--- Start ---
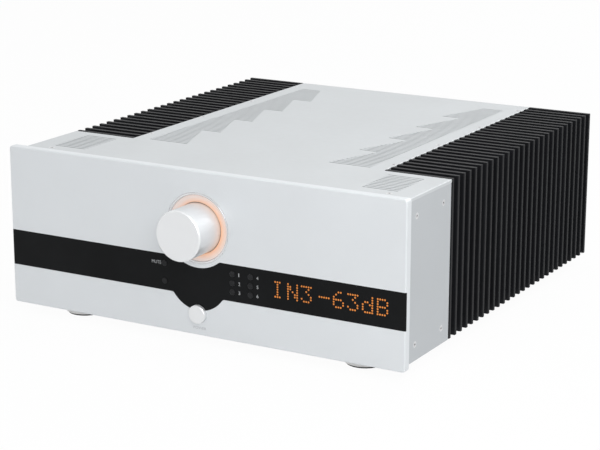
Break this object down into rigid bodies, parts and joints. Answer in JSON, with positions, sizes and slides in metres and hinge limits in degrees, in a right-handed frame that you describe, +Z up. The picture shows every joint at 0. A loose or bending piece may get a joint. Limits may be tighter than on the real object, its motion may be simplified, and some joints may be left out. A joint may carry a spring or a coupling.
{
  "type": "integrated power amplifier",
  "caption": "Integrated audio power amplifier: full-width silver case with finned heatsinks along both sides, lit volume knob, button strip with display, rear sockets.",
  "frame": {"origin": "on the surface it stands on, under the middle of its overall box", "axes": "+Z up, the fascia faces -Y, +X to the right as seen from the front"},
  "size_m": [0.435, 0.51, 0.17],
  "materials": {
    "satin_silver": "fine bead-blasted and clear anodised",
    "turned_silver": "turned, satin anodised, bright chamfers",
    "black_acrylic": "polished black acrylic",
    "lit_diffuser": "translucent diffuser lit orange from behind",
    "button_smoke": "smooth dark",
    "black_anodised": "black anodised, satin",
    "rear_silver": "satin anodised sheet",
    "zinc_steel": "zinc plated sheet",
    "screw_steel": "plain",
    "foot_rubber": "matt",
    "circuit_board": "green lacquered board",
    "component_black": "moulded",
    "capacitor_sleeve": "shrink sleeve",
    "transformer_winding": "steel core under copper winding and clear tape",
    "socket_black": "moulded, satin",
    "gold_contact": "gold plated",
    "blade_brass": "nickel plated blades",
    "terminal_red": "moulded red",
    "terminal_black": "moulded black"
  },
  "bodies": {
    "chassis": {"front_panel": "satin_silver", "side_cheek_left": "satin_silver", "side_cheek_right": "satin_silver", "top_cover": "satin_silver", "knob_bezel": "turned_silver", "feet": "turned_silver", "display_window": "black_acrylic", "light_ring": "lit_diffuser", "heatsink_left": "black_anodised", "heatsink_right": "black_anodised", "rear_panel": "rear_silver", "bottom_plate": "zinc_steel", "front_frame": "zinc_steel", "case_screws": "screw_steel", "fascia_screws": "screw_steel", "foot_screws": "screw_steel", "transformer_bolt": "screw_steel", "encoder_nut": "screw_steel", "board_standoffs": "screw_steel", "transformer_clamp_plate": "screw_steel", "foot_pads": "foot_rubber", "control_board": "circuit_board", "power_supply_board": "circuit_board", "amp_board_left": "circuit_board", "amp_board_right": "circuit_board", "input_board": "circuit_board", "encoder_body": "component_black", "power_switch": "component_black", "tact_switches": "component_black", "display_module": "component_black", "output_transistors_left": "component_black", "output_transistors_right": "component_black", "reservoir_capacitors": "capacitor_sleeve", "transformer": "transformer_winding", "mains_inlet": "socket_black", "xlr_sockets": "socket_black", "speaker_bushes": "socket_black", "phono_sockets": "gold_contact", "speaker_posts": "gold_contact", "inlet_pins": "blade_brass"},
    "volume_knob": {"volume_knob": "turned_silver", "encoder_shaft": "screw_steel"},
    "power_button": {"power_button": "turned_silver"},
    "mute_button": {"mute_button": "button_smoke"},
    "dim_button": {"dim_button": "button_smoke"},
    "fuse_drawer": {"fuse_drawer": "socket_black"},
    "input_button_1": {"input_button_1": "button_smoke"},
    "input_button_2": {"input_button_2": "button_smoke"},
    "input_button_3": {"input_button_3": "button_smoke"},
    "input_button_4": {"input_button_4": "button_smoke"},
    "input_button_5": {"input_button_5": "button_smoke"},
    "input_button_6": {"input_button_6": "button_smoke"},
    "speaker_collar_1": {"speaker_collar_1": "gold_contact"},
    "speaker_cap_1": {"speaker_cap_1": "terminal_black"},
    "speaker_collar_2": {"speaker_collar_2": "gold_contact"},
    "speaker_cap_2": {"speaker_cap_2": "terminal_red"},
    "speaker_collar_3": {"speaker_collar_3": "gold_contact"},
    "speaker_cap_3": {"speaker_cap_3": "terminal_red"},
    "speaker_collar_4": {"speaker_collar_4": "gold_contact"},
    "speaker_cap_4": {"speaker_cap_4": "terminal_black"}
  },
  "joints": [
    {"name": "volume_turn", "type": "hinge", "parent": "chassis", "child": "volume_knob", "pos_m": [0, -0.222, 0.1152], "axis": [0, 1, 0], "continuous": true},
    {"name": "power_press", "type": "slide", "parent": "chassis", "child": "power_button", "axis": [0, 1, 0], "range_m": [0, 0.0018], "stiffness_N_per_m": 600, "springref_m": -0.001},
    {"name": "mute_press", "type": "slide", "parent": "chassis", "child": "mute_button", "axis": [0, 1, 0], "range_m": [0, 0.0008], "stiffness_N_per_m": 500, "springref_m": -0.0005},
    {"name": "dim_press", "type": "slide", "parent": "chassis", "child": "dim_button", "axis": [0, 1, 0], "range_m": [0, 0.0008], "stiffness_N_per_m": 500, "springref_m": -0.0005},
    {"name": "input_press_1", "type": "slide", "parent": "chassis", "child": "input_button_1", "axis": [0, 1, 0], "range_m": [0, 0.0008], "stiffness_N_per_m": 500, "springref_m": -0.0005},
    {"name": "input_press_2", "type": "slide", "parent": "chassis", "child": "input_button_2", "axis": [0, 1, 0], "range_m": [0, 0.0008], "stiffness_N_per_m": 500, "springref_m": -0.0005},
    {"name": "input_press_3", "type": "slide", "parent": "chassis", "child": "input_button_3", "axis": [0, 1, 0], "range_m": [0, 0.0008], "stiffness_N_per_m": 500, "springref_m": -0.0005},
    {"name": "input_press_4", "type": "slide", "parent": "chassis", "child": "input_button_4", "axis": [0, 1, 0], "range_m": [0, 0.0008], "stiffness_N_per_m": 500, "springref_m": -0.0005},
    {"name": "input_press_5", "type": "slide", "parent": "chassis", "child": "input_button_5", "axis": [0, 1, 0], "range_m": [0, 0.0008], "stiffness_N_per_m": 500, "springref_m": -0.0005},
    {"name": "input_press_6", "type": "slide", "parent": "chassis", "child": "input_button_6", "axis": [0, 1, 0], "range_m": [0, 0.0008], "stiffness_N_per_m": 500, "springref_m": -0.0005},
    {"name": "fuse_drawer_slide", "type": "slide", "parent": "chassis", "child": "fuse_drawer", "axis": [0, 1, 0], "range_m": [0, 0.016]},
    {"name": "speaker_collar_1_slide", "type": "slide", "parent": "chassis", "child": "speaker_collar_1", "axis": [0, 1, 0], "range_m": [0, 0.0045]},
    {"name": "speaker_cap_1_turn", "type": "hinge", "parent": "speaker_collar_1", "child": "speaker_cap_1", "pos_m": [-0.106, 0.233, 0.052], "axis": [0, 1, 0], "range_deg": [0, 1080]},
    {"name": "speaker_collar_2_slide", "type": "slide", "parent": "chassis", "child": "speaker_collar_2", "axis": [0, 1, 0], "range_m": [0, 0.0045]},
    {"name": "speaker_cap_2_turn", "type": "hinge", "parent": "speaker_collar_2", "child": "speaker_cap_2", "pos_m": [-0.078, 0.233, 0.052], "axis": [0, 1, 0], "range_deg": [0, 1080]},
    {"name": "speaker_collar_3_slide", "type": "slide", "parent": "chassis", "child": "speaker_collar_3", "axis": [0, 1, 0], "range_m": [0, 0.0045]},
    {"name": "speaker_cap_3_turn", "type": "hinge", "parent": "speaker_collar_3", "child": "speaker_cap_3", "pos_m": [0.078, 0.233, 0.052], "axis": [0, 1, 0], "range_deg": [0, 1080]},
    {"name": "speaker_collar_4_slide", "type": "slide", "parent": "chassis", "child": "speaker_collar_4", "axis": [0, 1, 0], "range_m": [0, 0.0045]},
    {"name": "speaker_cap_4_turn", "type": "hinge", "parent": "speaker_collar_4", "child": "speaker_cap_4", "pos_m": [0.106, 0.233, 0.052], "axis": [0, 1, 0], "range_deg": [0, 1080]}
  ],
  "couplings": [
    {"joint": "speaker_cap_1_turn", "follows": "speaker_collar_1_slide", "rad_per_m": 4188.7},
    {"joint": "speaker_cap_2_turn", "follows": "speaker_collar_2_slide", "rad_per_m": 4188.7},
    {"joint": "speaker_cap_3_turn", "follows": "speaker_collar_3_slide", "rad_per_m": 4188.7},
    {"joint": "speaker_cap_4_turn", "follows": "speaker_collar_4_slide", "rad_per_m": 4188.7}
  ]
}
--- End ---
### STATED TASK
Scan the material above. Extract every line in which the word "bodies" occurs.

### FULL OUTPUT
Break this object down into rigid bodies, parts and joints. Answer in JSON, with positions, sizes and slides in metres and hinge limits in degrees, in a right-handed frame that you describe, +Z up. The picture shows every joint at 0. A loose or bending piece may get a joint. Limits may be tighter than on the real object, its motion may be simplified, and some joints may be left out. A joint may carry a spring or a coupling.
  "bodies": {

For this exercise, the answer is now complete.